October 04, 2009 By: John Kindley Category: Uncategorized

Via Marcia Oddi at The Indiana Law Blog, Law.com has posted this lengthy, insightful, and timely article by Joel Cohen and Katherine A. Helm titled “The Propriety of Criticizing Judges,” from which the above quote is taken.

Cohen and Helm also write:

The problem arises in trying to draw the line between open criticism of judges or courts that is constructive and calls out what the law recognizes as a judicial impropriety or the appearance thereof, and disparaging aspersions cast by litigants, themselves tired of being perpetually judged, whose intemperate statements are not aimed at improving the legal system per se.

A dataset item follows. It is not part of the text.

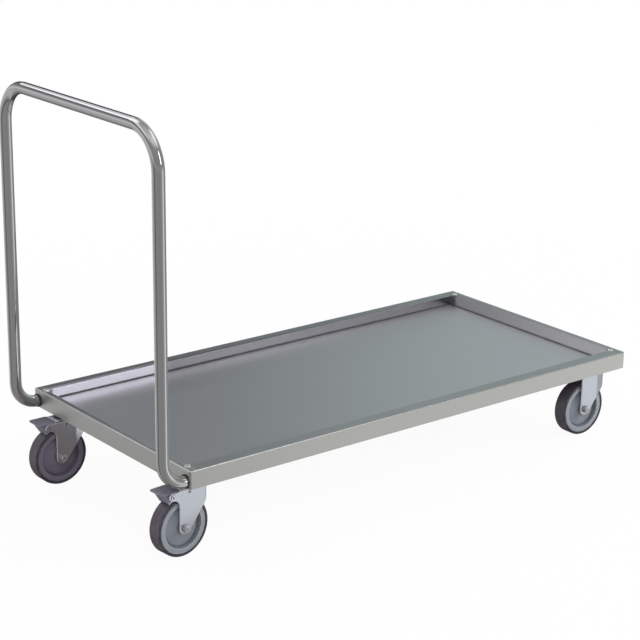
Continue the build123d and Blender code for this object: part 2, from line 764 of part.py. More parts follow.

I don’t think there’s any way to draw any such line between putatively sanctionable and unsanctionable lawyer speech that wouldn’t chill valuable and/or constitutionally-protected speech. What about those litigants or their attorneys who are convinced that they’ve been judged unjustly by the judge? Perhaps a judge makes an irrational series of evidentiary rulings suppressing a whole lot of truth that winds up with an innocent man being convicted of a serious crime, and then at sentencing lectures that innocent man about what a bad person he is before imposing a steeply aggravated sentence. (I’ve seen this happen, up close.) Suppose such a defendant, or more pertinently here, his attorney on his behalf, pens an op-ed in the local paper explaining why what the judge did to the defendant was in fact as morally reprehensible as what the defendant was alleged to have done but didn’t do. We’re supposed to be always “temperate” in the face of injustice, or an injustice? Why should the propriety of such an op-ed depend on whether it was “aimed at improving the legal system per se”? Isn’t there value in simply calling a spade a spade, and in defending the reputation of a man wrongly tarnished by a criminal conviction and aggravated sentence? A judge doesn’t have to, and generally speaking can’t, know what was going on in a defendant’s mind when he pronounces his judgment on the defendant that winds up being published in the local newspaper. Why shouldn’t an attorney, convinced beyond a reasonable doubt that what was going on in the judge’s mind when he delivered his judgment was no good, be able to render his own opinion about the judge’s opinion? (This doesn’t mean that an attorney should render such an opinion if it’s not going to do his client or anybody else a damn bit of good, but it does mean that rendering such an opinion, even if it doesn’t appear to do anybody a damn bit of good, shouldn’t subject an attorney to sanctions.) After all, the attorney’s opinion, unlike the judge’s, isn’t going to put anyone in prison for decades of his life. If the defendant or a member of his family can say it, why can’t an attorney? What judges do is serious, deadly business, and shouldn’t be treated with kid gloves or as some kind of game.

Do not judge, or you too will be judged. For in the same way you judge others, you will be judged, and with the measure you use, it will be measured to you.

This famously misunderstood passage from Matthew 7:1 doesn’t mean that judges, or the rest of us for that matter, shouldn’t judge. What it means is that judgement is a two-way street.